Unlike Zodiac, however, Prisoners ultimately gives the characters—and the audience—the closure they seek. (Prisoners screenwriter Aaron Guzikowski would let a lot more ambiguity slide in his tragically short-lived HBO Max series, Raised by Wolves, which was essentially Westworld dunked into a vat of LSD.) The climax of Prisoners is perhaps a little too neat for its own good, with everything connecting like scattered pieces of a puzzle, but that doesn’t take away from the gripping, harrowing journey to that destination. From scene to scene, the viewer has to reckon with the thorny choices the characters face and how they’d react in the same morally compromising situations. (Right before Keller kidnaps Alex, he watches Alex lift his aunt’s dog by the leash in a brief moment of cruelty—it’s not a stretch to imagine him doing far worse.) The circumstances of Prisoners are extreme, but they’re true to life: What you think is the best course of action at the time can lead to a lifetime of regret.

Villeneuve would explore similar territory in what remains his best film, Sicario, which begins when FBI special agent Kate Macer (Emily Blunt) joins a government task force to bring down the leader of a Mexican drug cartel whose violence keeps spilling into the United States. The further Kate goes down the rabbit hole, the more she has to forgo her principles as both sides of the law perpetuate a cycle of senseless violence. The war on drugs is a conflict that’s radically different from suburban child kidnapping, but in both movies, Villeneuve shows the lengths that characters are willing to go in the pursuit of justice—unaware, until it’s far too late, that those actions have turned into retribution. (If you want to experience the ultimate feel-bad double feature, you can’t do much better—or worse, depending on how you look at it—than Prisoners and Sicario.)

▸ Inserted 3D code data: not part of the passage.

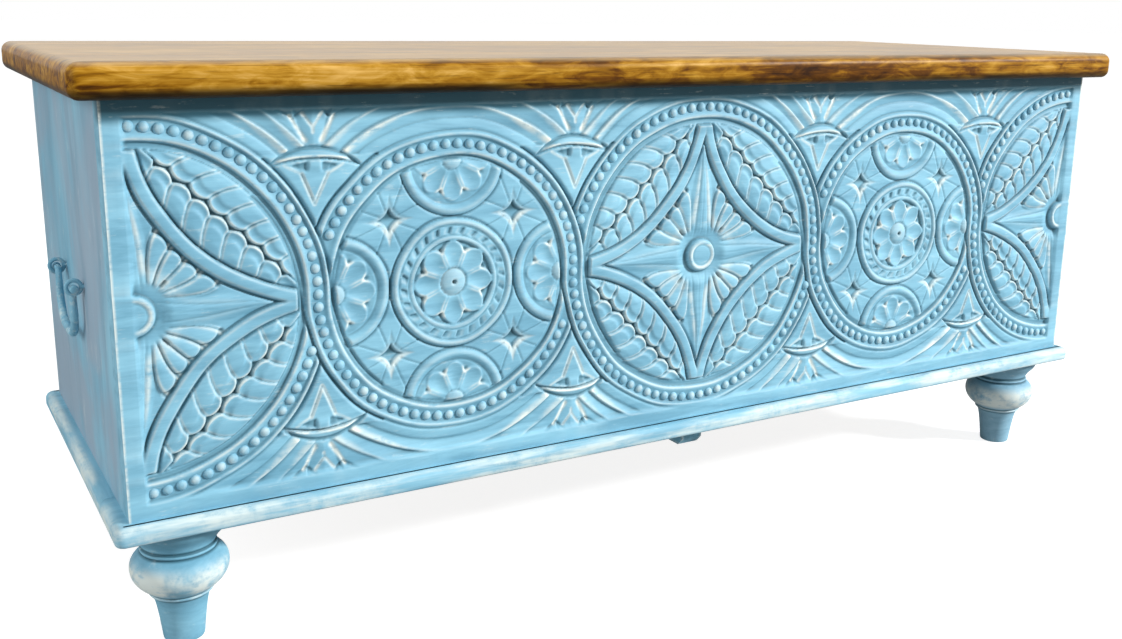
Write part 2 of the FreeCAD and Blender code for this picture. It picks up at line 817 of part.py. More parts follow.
def make_hinge(end, x):
    start = f"{x} - hinge_length / 2"
    knuckle = [f"{start} + {number} * (knuckle_length + hinge_gap)" for number in range(3)]
    clear = "(hinge_knuckle_radius + hinge_gap)"
    low = "hinge_z - hinge_leaf_width"
    wall = [
        add_box(
            f"{end}_wall_plate",
            (start, "back_face", low),
            ("hinge_length", "hinge_leaf_thickness", f"hinge_leaf_width - {clear}"),
        ),
        add_cylinder(f"{end}_pin", (start, "hinge_y", "hinge_z"), "X", "hinge_pin_radius", "hinge_length"),
    ]
    for number in (0, 2):
        tab = add_box(
            f"{end}_wall_tab_{number}",
            (knuckle[number], "back_face", low),
            ("knuckle_length", "hinge_leaf_thickness", "hinge_leaf_width"),
        )
        wall += [tab, hinge_barrel(f"{end}_wall_knuckle_{number}", knuckle[number])]
    keep(f"{end}_hinge_wall_leaf", add_fuse(f"{end}_wall_leaf", wall))
    top = "lid_bottom - hinge_leaf_thickness"
    plate = add_box(
        f"{end}_lid_plate",
        (start, f"hinge_y + {clear}", top),
        ("hinge_length", f"hinge_leaf_width - {clear}", "hinge_leaf_thickness"),
    )
    tab = add_box(
        f"{end}_lid_tab",
        (knuckle[1], "hinge_y", top),
        ("knuckle_length", "hinge_leaf_width", "hinge_leaf_thickness"),
    )
    blank = add_fuse(f"{end}_lid_blank", [plate, tab, hinge_barrel(f"{end}_lid_knuckle", knuckle[1])])
    axis = (start, "hinge_y", "hinge_z")
    bore = add_cylinder(f"{end}_bore", axis, "X", "hinge_bore_radius", "hinge_length")
    keep(f"{end}_hinge_lid_leaf", add_cut(f"{end}_lid_leaf", blank, bore))


def hinge_barrel(name, start):
    return add_cylinder(name, (start, "hinge_y", "hinge_z"), "X", "hinge_knuckle_radius", "knuckle_length")


fill_sheets()
make_front_panel()
make_walls()
make_floor()
make_posts()
make_base_rails(make_feet())
make_under_batten()
make_lid()
for end, side in (("left", -1), ("right", 1)):
    make_eyes(end, side)
    make_bail(end, side)
make_hinge("left", "-hinge_x")
make_hinge("right", "hinge_x")

doc.recompute()
broken = [f"{item.Name}: {item.State}" for item in doc.Objects if {"Invalid", "Error"} & set(item.State)]
for node, feature in nodes.items():
    if feature.Shape.isNull() or not feature.Shape.isValid():
        broken.append(node + ": its shape")
if broken:
    raise RuntimeError("; ".join(broken))

os.makedirs(OUT_FOLDER, exist_ok=True)
for node, feature in nodes.items():
    feature.Shape.exportStep(os.path.join(OUT_FOLDER, node + ".step"))
print(len(nodes), "pieces")
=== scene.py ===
import math

import bmesh
import bpy
import numpy as np
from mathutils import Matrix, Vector


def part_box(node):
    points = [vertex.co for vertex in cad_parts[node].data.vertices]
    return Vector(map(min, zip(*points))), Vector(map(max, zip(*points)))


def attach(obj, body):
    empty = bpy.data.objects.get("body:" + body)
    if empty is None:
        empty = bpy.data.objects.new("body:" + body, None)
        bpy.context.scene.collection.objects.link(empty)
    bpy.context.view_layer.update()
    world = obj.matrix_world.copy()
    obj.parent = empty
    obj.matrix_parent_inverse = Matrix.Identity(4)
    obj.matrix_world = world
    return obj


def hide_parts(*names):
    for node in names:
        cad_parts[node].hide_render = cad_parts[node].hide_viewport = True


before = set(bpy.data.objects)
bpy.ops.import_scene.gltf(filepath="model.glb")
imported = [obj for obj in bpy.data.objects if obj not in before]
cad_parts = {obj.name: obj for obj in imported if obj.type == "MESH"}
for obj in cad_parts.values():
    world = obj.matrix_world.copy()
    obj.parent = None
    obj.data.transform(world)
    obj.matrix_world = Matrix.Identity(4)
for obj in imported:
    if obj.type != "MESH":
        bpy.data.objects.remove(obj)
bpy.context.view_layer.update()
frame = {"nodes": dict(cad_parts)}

nodes = frame["nodes"]


# The moulded base: three rails front to back and two along, of mango wood 17 mm thick, with a
# rounded edge outside and butt joints inside. Chalk paint, brushed along the rails and rubbed
# through to the pale undercoat on the nosing.

class Wire:
    """A socket in a node tree. Sums and products of wires add the nodes that work them out."""

    def __init__(self, nodes, socket):
        self.nodes = nodes
        self.socket = socket

    def maths(self, operation, *inputs):
        given = dict(enumerate(inputs))
        return self.nodes.add("ShaderNodeMath", {"operation": operation}, given)

    def __add__(self, other):
        return self.maths("ADD", self, other)

    def __sub__(self, other):
        return self.maths("SUBTRACT", self, other)

    def __rsub__(self, other):
        return self.maths("SUBTRACT", other, self)

    def __mul__(self, other):
        return self.maths("MULTIPLY", self, other)

    def least(self, other):
        return self.maths("MINIMUM", self, other)

    def most(self, other):
        return self.maths("MAXIMUM", self, other)

    def size(self):
        return self.maths("ABSOLUTE", self)

    def step(self, low, high):
        """0 up to low, 1 from high on, and smooth between."""
        settings = {"interpolation_type": "SMOOTHSTEP"}
        return self.nodes.add("ShaderNodeMapRange", settings, {0: self, 1: low, 2: high})

    def between(self, low, full, fading, high):
        """0 up to low, 1 from full to fading, and 0 again from high on."""
        return self.step(low, full) * (1 - self.step(fading, high))


class Nodes:
    """A node tree in the making."""

    def __init__(self, tree):
        self.tree = tree

    def add(self, kind, settings, inputs, output=0):
        """A node with its settings, then its inputs: each a wire or a plain value."""
        node = self.tree.nodes.new(kind)
        for key, setting in settings.items():
            if key == "stops":
                while len(node.color_ramp.elements) < len(setting):
                    node.color_ramp.elements.new(0.5)
                for element, (spot, colour) in zip(node.color_ramp.elements, setting):
                    element.position = spot
                    element.color = colour
            else:
                setattr(node, key, setting)
        self.feed(node, inputs)
        return Wire(self, node.outputs[output])

    def feed(self, node, inputs):
        """Gives a node its inputs by their names or numbers."""
        for key, given in inputs.items():
            if isinstance(given, Wire):
                self.tree.links.new(given.socket, node.inputs[key])
            else:
                node.inputs[key].default_value = given


def paint_colour(red, green, blue):
    """A colour as the eye reads it, 0 to 255, as the linear light that a shader takes."""
    shares = [channel / 255 for channel in (red, green, blue)]
    linear = [s / 12.92 if s <= 0.04045 else ((s + 0.055) / 1.055) ** 2.4 for s in shares]
    return (*linear, 1.0)


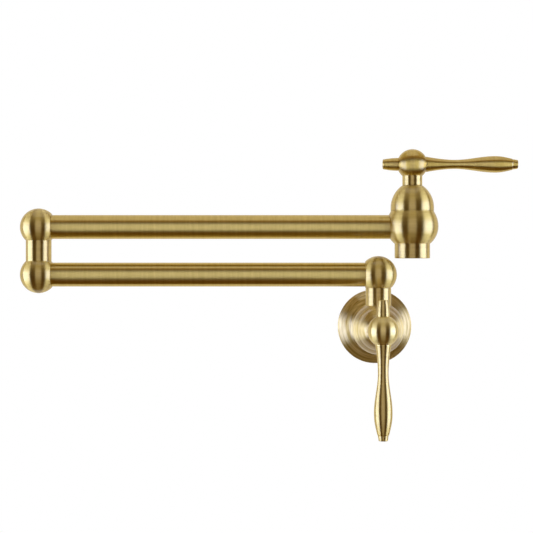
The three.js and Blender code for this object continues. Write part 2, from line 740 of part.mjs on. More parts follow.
function flange() {
  const collar = FLANGE_BORE + COLLAR_WALL;
  const inside = FLANGE_RADIUS - FLANGE_RIM_WIDTH;
  const ledge = GASKET_THICKNESS + FIT;
  const blank = turned(
    [
      [FLANGE_RADIUS, 0],
      [FLANGE_RADIUS, FLANGE_RIM_DEPTH],
      ...cove(FLANGE_BREAK_RADIUS, FLANGE_BREAK_DEPTH, collar, FLANGE_DEPTH),
      [FLANGE_BORE, FLANGE_DEPTH],
      [FLANGE_BORE, FLANGE_DEPTH - COLLAR_LENGTH],
      [FLANGE_BREAK_RADIUS - FLANGE_SHELL, FLANGE_BREAK_DEPTH - FLANGE_SHELL],
      [inside - GASKET_LEDGE, ledge],
      [inside, ledge],
      [inside, 0],
    ],
    CASTING_SIDES,
  );
  const hole = lay(rod(GRUB_RADIUS + FIT, 0, FLANGE_RADIUS, SMALL_SIDES));
  return cut(blank, hole.translate(0, 0, FLANGE_GRUB_DEPTH));
}

function gasket() {
  const outer = FLANGE_RADIUS - FLANGE_RIM_WIDTH - FIT;
  return ring(outer - GASKET_WIDTH, outer, 0, GASKET_THICKNESS, CASTING_SIDES);
}

function flangeGrub() {
  const screw = grubScrew(GRUB_RADIUS, SKIRT_RADIUS + FIT, FLANGE_BORE + COLLAR_WALL);
  return lay(screw).translate(0, 0, FLANGE_GRUB_DEPTH);
}

function nipple() {
  const inner = BODY_STANDOFF + NIPPLE_ENGAGEMENT - FIT;
  return ring(NIPPLE_BORE, NIPPLE_RADIUS, -NIPPLE_REACH, inner, TURNED_SIDES);
}

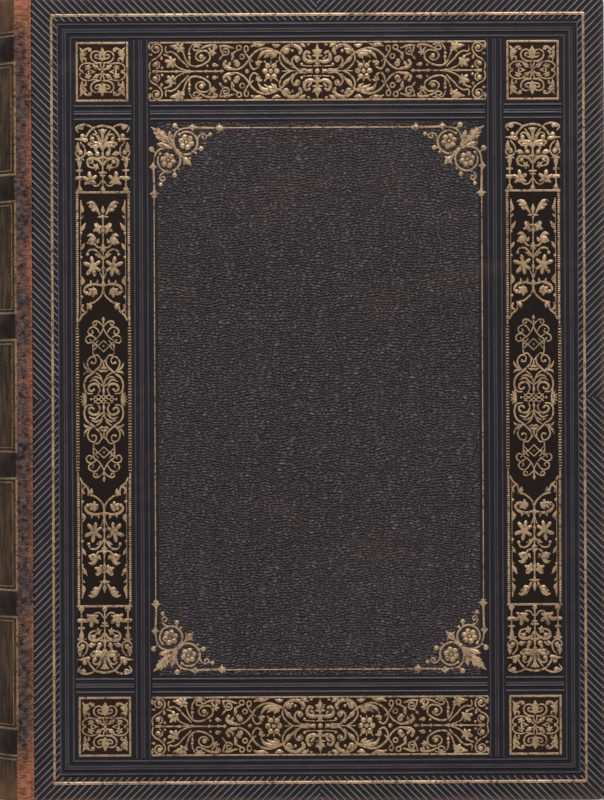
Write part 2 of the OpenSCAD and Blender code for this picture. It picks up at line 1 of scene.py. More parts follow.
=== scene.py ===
# %% [markdown]
# An antique book in dark, gold-tooled leather lies closed on its back cover.
# The frame gives every solid piece at its real size. This script gives them their looks:
# leather with pressed ribs and fillets, gold ornament, worn joints, leaves and endpapers.
# Lengths below are in millimetres, and `MM` turns them into Blender's metres.

import math

import bmesh
import bpy
import numpy as np
from mathutils import Matrix, Vector


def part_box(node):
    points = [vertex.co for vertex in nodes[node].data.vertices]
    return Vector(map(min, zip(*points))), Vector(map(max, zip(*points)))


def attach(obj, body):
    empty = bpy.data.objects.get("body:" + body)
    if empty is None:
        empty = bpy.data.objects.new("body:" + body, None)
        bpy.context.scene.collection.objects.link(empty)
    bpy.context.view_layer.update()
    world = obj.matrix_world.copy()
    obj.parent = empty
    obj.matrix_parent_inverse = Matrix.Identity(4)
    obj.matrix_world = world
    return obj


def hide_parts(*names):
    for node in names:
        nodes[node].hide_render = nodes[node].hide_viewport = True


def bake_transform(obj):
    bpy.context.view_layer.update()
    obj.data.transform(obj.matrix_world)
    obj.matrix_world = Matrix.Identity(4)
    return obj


MM = 0.001
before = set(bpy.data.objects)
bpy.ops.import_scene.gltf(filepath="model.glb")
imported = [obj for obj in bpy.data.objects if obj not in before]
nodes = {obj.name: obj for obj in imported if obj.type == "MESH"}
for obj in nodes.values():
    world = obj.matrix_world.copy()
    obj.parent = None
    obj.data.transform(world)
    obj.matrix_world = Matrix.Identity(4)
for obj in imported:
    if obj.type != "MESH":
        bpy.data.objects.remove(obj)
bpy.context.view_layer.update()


def node_box(name):
    """A CAD node's lowest and highest corner, in millimetres."""
    low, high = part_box(name)
    return low / MM, high / MM


cover_high = node_box("front_leather")[1]
line_low, line_high = node_box("gilt_border_line")
RELIEF = 0.4
middle = (line_low.x + line_high.x) / 2
fore_x = cover_high.x
cover_top = cover_high.z - RELIEF
half_w = fore_x - middle
half_h = cover_high.y
joint_x = middle - half_w
print("cover", round(2 * half_w, 1), "x", round(2 * half_h, 1), "mm, top at", round(cover_top, 1))

# %% [markdown]
# Leather, gold and paper are procedural materials: a few noise patterns in object space, mixed by
# nodes. Building node trees in Python is wordy, so small helpers add a node, set or link its
# inputs, and hand back an output. A socket knows its own tree, so most helpers need only sockets.

# %% Helpers for node trees


def feed(node, inputs):
    """Fills inputs of a node. A value that is a socket is linked, and any other is set."""
    for key, value in inputs.items():
        if isinstance(value, bpy.types.NodeSocket):
            node.id_data.links.new(value, node.inputs[key])
        else:
            node.inputs[key].default_value = value


def add(tree, kind, inputs=None, **settings):
    """Adds a node with its settings and its inputs."""
    made = tree.nodes.new(kind)
    for key, value in settings.items():
        setattr(made, key, value)
    feed(made, inputs or {})
    return made


def axes_of(place):
    return add(place.id_data, "ShaderNodeSeparateXYZ", {0: place}).outputs


def object_place(tree):
    """Where a point lies in its object, the same in every pose."""
    return add(tree, "ShaderNodeTexCoord").outputs["Object"]


def ramp(factor, start, end):
    """A slope of grey from one (factor, level) to another, level before and after."""
    made = add(factor.id_data, "ShaderNodeValToRGB", {0: factor})
    for element, (position, level) in zip(made.color_ramp.elements, (start, end)):
        element.position = position
        element.color = (level, level, level, 1)
    return made.outputs[0]


def new_material(name):
    """A material's object-space place and its Principled shader."""
    material = bpy.data.materials.new(name)
    material.use_nodes = True
    tree = material.node_tree
    return material, object_place(tree), tree.nodes["Principled BSDF"]


def put(name, data):
    """A new object in the scene."""
    made = bpy.data.objects.new(name, data)
    bpy.context.scene.collection.objects.link(made)
    return made


print("nodes of the frame:", len(nodes))

# %% [markdown]
# The camera looks straight down on the front cover, as a flat scan does. A long lens keeps the
# sides of the book out of sight. The book lay a little turned on the glass, so the camera is
# rolled by the same small angle, and the spine is cut off at the left as in the picture.

# %% Camera
SCAN_HEIGHT = 286.1
SCAN_OFFSET = Vector((-6.0, -0.55))
SCAN_TURN = math.radians(0.26)
LENS = 250
SENSOR = 36

camera_data = bpy.data.cameras.new("camera")
camera_data.lens = LENS
camera_data.sensor_width = SENSOR
camera_data.clip_end = 20
camera = put("camera", camera_data)
camera_height = cover_top + SCAN_HEIGHT * LENS / SENSOR
camera.location = Vector((middle + SCAN_OFFSET.x, SCAN_OFFSET.y, camera_height)) * MM
camera.rotation_euler = (0, 0, -SCAN_TURN)
bpy.context.scene.camera = camera
print("camera", round(camera_height), "mm above the table")

# %% [markdown]
# A wide soft lamp stands towards the head of the book and low enough to rake over the relief,
# which is what shows ribs and grain. A weaker one fills the shadows from the tail. The world is
# pale round the horizon and darker overhead, so flat leather seen from above stays deep and the
# slopes of the relief catch light.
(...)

As Villeneuve has ventured into the realm of science fiction, emerging as one of the genre’s defining voices of the 21st century, his thematic interests and cinematic influences have evolved somewhat—less Fincher, more Ridley Scott. But even as Villeneuve’s projects have become more expansive (and expensive), that sense of authorship remains intact—the unmistakable mark of an auteur. Whether it’s a dreary blue-collar town, a dystopian vision of Los Angeles, or the hostile desert landscapes of Arrakis, Villeneuve continues to create worlds that feel genuinely lived in. Prisoners might not hold a candle to the blockbusters that followed it, but the fact that Villeneuve’s B material would be most filmmakers’ idea of a home run tells its own story. Unlike the horrifying events of Prisoners, Villeneuve’s greatness has become an open-and-shut case.